Historically, books, especially children’s books, have been filled with female characters playing the damsel in distress. Think of all of the fairy tale stories that are traditionally read to children at bedtime- the Cinderellas and the Rapunzels, always the prey of an evil queen or wicked witch, and always saved by a handsome prince charming. As a result of these stories, little girls all around the world are taught that talking to birds and squirrels is normal, and that true love’s kiss is the ultimate salvation. Luckily, these traditional stories have largely been regarded as out-of-date, both because of the restrictive example they set for young girls and because of the villanization of powerful women as snarl-toothed, long-nosed wicked witches and evil queens.
Of course, I believe that the dreams of little girls around the world should not be limited to true love’s kiss and Prince Charming. I also believe that there are not merely two types of female in the world- the princesses and the wicked witches. However, while I am okay with decreasing the amount of books that revolve around princesses and princes, I have a hard time totally erasing evil queens and wicked witches from the narrative. My reasoning is as follows: Is it really always necessary for women to be altruistic in their endeavors? Why is it so taboo for a woman to be strong, independent, and powerful, if not a little cruel-hearted? It’s normal if men are, after all. If we are to totally eradicate female villains, then we are only reinforcing the gender norms of women to be selfless, and upholding the patriarchal mirroring of women focusing their existence on others, rather than themselves.
If we are to increase the amount of female villains in literature, there are a few caveats:
- We must begin to view female villains less as villains, and more as anti-heroes. Take Goneril and Regan from King Lear, for example: if we viewed these two sisters as villains, we’d be missing out on much of their characters’ substance. However, if we view them as anti-heroes, central characters who lack conventional heroic and altruistic attributes, we open doors to analyze them as developed and complex characters. Rather than merely viewing them as power-hungry and evil, we can see that they are extremely calculated and witty women who are able to unhinge (and rehinge) the social framework to flip the gender binary and gain power. They began the play with very limited power, but by understanding the weaknesses of those conforming to power binaries, they quickly became the puppet masters controlling those who had once been considered superior to them. If you can empathize with Cordelia, who is a much more conventional heroine than her sisters, you must also be open to empathizing with Goneril and Regan, who have just as complex of an arc.
- Furthermore, it is important to understand that when I call for more female villains, I do not necessarily mean that we need more of the traditional female villains, such as the wicked witch/evil queen stereotype, or the more recent addition to the list, the femme fatale. Female villains (anti-heroes) cannot be boxed into categories because of their appearances. Not all independent and powerful women are green with long noses and pointed caps. While some very possibly might be, most women with these characteristics are normal people. It isn’t a woman’s looks that make her who she is, it is her wits, confidence, drive, and values. In order to continue having a platform for non-altruistic women vying for power, we must separate the woman from her appearance.
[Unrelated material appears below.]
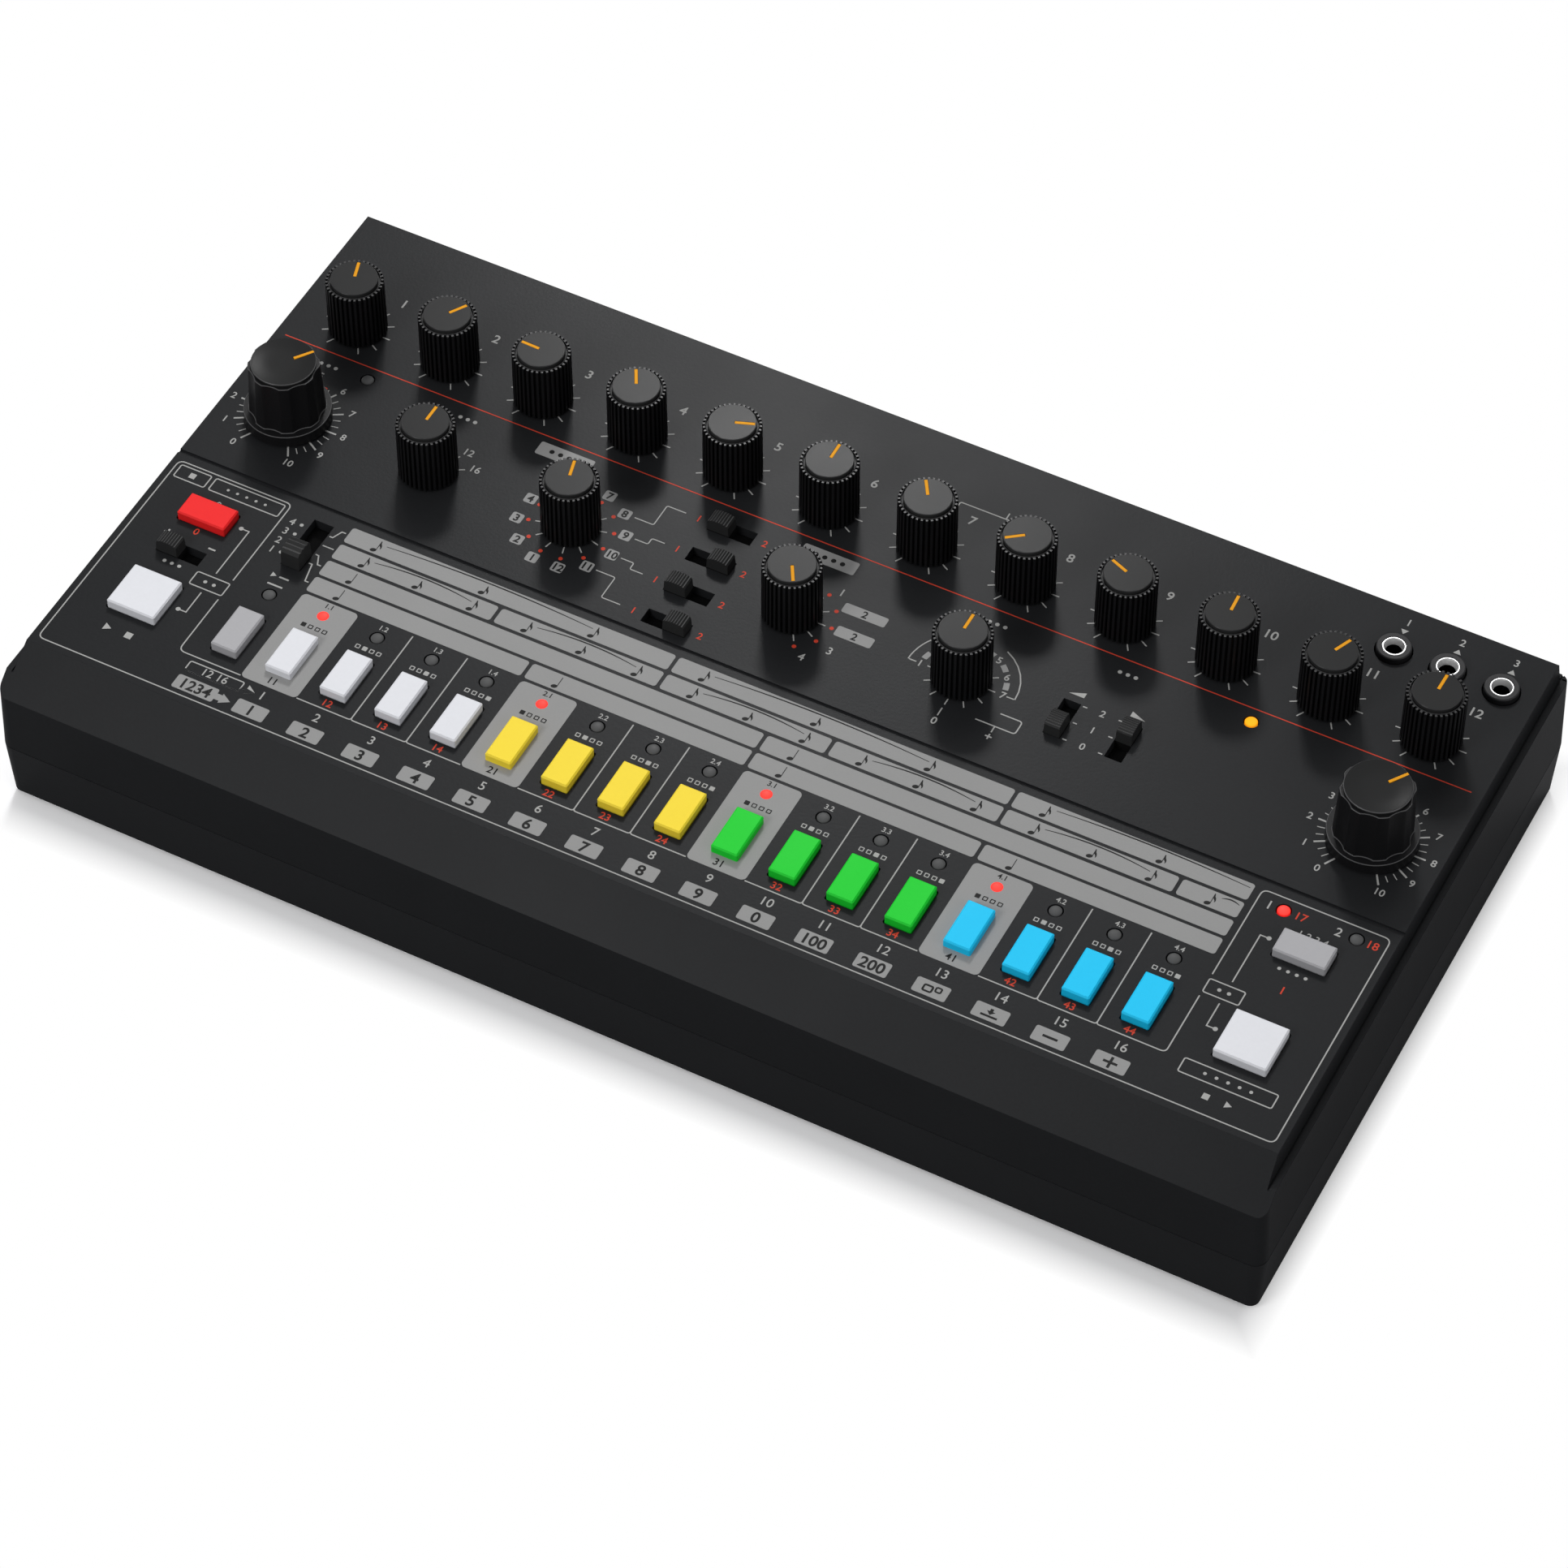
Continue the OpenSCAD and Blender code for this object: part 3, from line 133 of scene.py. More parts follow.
def ramp_between(tree, factor, low, high):
    """A colour ramp between two stops, each a position and a colour."""
    ramp = add_node(tree, "ValToRGB", {"Fac": factor})
    for stop, (position, colour) in zip(ramp.color_ramp.elements, (low, high)):
        stop.position = position
        stop.color = (*colour, 1)
    return ramp.outputs["Color"]


print("node helpers ready")

# %% [markdown]
# ## Floor and light
# The product stands on a white sweep. For camera rays the floor fades to plain white within a
# centimetre of the case, so only the narrow soft shadow along its foot is left. All other rays see
# a duller floor, which keeps the front and the sides of the case dark.
# Two softboxes stand far behind the left corner: a small hard one that throws the shadows of the
# knobs towards the front, and a wide one that gives the panel its sheen. One hangs above. Two
# more, at the front left and at the right, open up the sloping band and the end wall.

# %% World
world = bpy.data.worlds.new("studio")
scene.world = world
world.use_nodes = True
sky = world.node_tree
sky.nodes.clear()
height = add_node(sky, "SeparateXYZ", {0: add_node(sky, "TexCoord").outputs["Generated"]})
sky_colour = ramp_between(sky, height.outputs["Z"], (0.0, (0.40, 0.41, 0.43)), (0.9, (1.0, 1.0, 1.0)))
lit = add_node(sky, "Background", {"Color": sky_colour, "Strength": 0.30})
seen = add_node(sky, "Background", {"Color": (1.0, 1.0, 1.0, 1.0), "Strength": 1.0})
path = add_node(sky, "LightPath").outputs
either = add_node(sky, "Math", {0: path["Is Camera Ray"], 1: path["Is Glossy Ray"]}, "MAXIMUM")
mixed = add_node(sky, "MixShader", {"Fac": either.outputs[0], 1: lit.outputs[0], 2: seen.outputs[0]})
add_node(sky, "OutputWorld", {"Surface": mixed.outputs[0]})
print("world ready")

# %% Softboxes
def softbox(name, place, aim, size, watts):
    """A square area lamp at a place that faces an aim, both in millimetres."""
    data = bpy.data.lights.new(name, "AREA")
    data.shape = "RECTANGLE"
    data.size = size
    data.size_y = size
    data.energy = watts
    lamp = bpy.data.objects.new(name, data)
    lamp.location = Vector(place) * MM
    lamp.rotation_euler = (Vector(aim) * MM - lamp.location).to_track_quat("-Z", "Y").to_euler()
    scene.collection.objects.link(lamp)


softbox("back_softbox", (-525, 1070, 1160), (-20, 20, 40), 0.24, 9.6)
softbox("wide_softbox", (-380, 1080, 1300), (0, 0, 40), 1.1, 3.4)
softbox("top_softbox", (-200, 100, 1400), (0, 0, 40), 0.8, 2.0)
softbox("front_left_softbox", (-440, -1010, 860), (0, -70, 40), 0.5, 6.7)
softbox("right_softbox", (1150, -250, 520), (100, 0, 20), 0.6, 2.2)

# %% Floor
FADE_START, FADE_END = 2, 10
RIGHT_SHADOW_X = 146.85
bpy.ops.object.select_all(action="DESELECT")
bpy.ops.mesh.primitive_plane_add(size=8.0, location=(0, 0, 0))
floor = bpy.context.active_object
floor.name = "studio_floor"
floor_paint = bpy.data.materials.new("floor_paint")
floor_paint.use_nodes = True
sheet = floor_paint.node_tree
floor_shader = sheet.nodes["Principled BSDF"]
to_camera = add_node(sheet, "LightPath").outputs["Is Camera Ray"]
shade = add_node(sheet, "Mix", {"Factor": to_camera, "A": (0.28, 0.28, 0.285, 1),
                                "B": (1.2, 1.2, 1.21, 1)}, "RGBA")
wire(sheet, floor_shader, {"Roughness": 0.6, "Specular IOR Level": 0.1,
                           "Base Color": shade.outputs["Result"]})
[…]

- Finally, we need to have more female villains prevail! Why should so much potential go to waste, time and time again? Again drawing from Shakespeare’s King Lear, the play’s two primary female characters, Goneril and Regan, were killed off before they could even truly gain the power that they had won. Their fight to shatter the male dominance of society was wasted with their untimely deaths. While some might believe that Regan and Goneril would not have been any better in power than a man, due to their cruelty, and thus are better off dead, I find this argument hard to believe. Who is to say that the sisters wouldn’t have changed the system from the inside, once they acquired power? If they were smart enough to nearly overthrow the entire framework of a society, surely they could have been smart enough to merely use cruelty and savagery as a tool, knowing that it had worked in the hands of the men before them. Why root against women whose acquisition of power sets a new norm for girls and women everywhere, that it is possible for a woman to have power?
In my opinion, female villains are the best type of villains. This is because female villains are feminists working against the patriarchy, rather than with it. Beneath the seemingly cruel surface lies their motivation- a justified bitterness towards the patriarchal system which has time and time again oppressed independent and power-seeking women. While ultimately it is necessary to destroy the underpinnings of patriarchy, which lie in the core values of what it means to be a good leader, in the meantime it is vital for women to have leadership positions. It is impossible to put an end to male dominance, male centeredness, and male identification, the roots of patriarchy, if women are never in power. Therefore, it is important to celebrate and uplift the female villains who represent the driven and power-hungry women out there, unwilling to patiently wait their turn for the spotlight.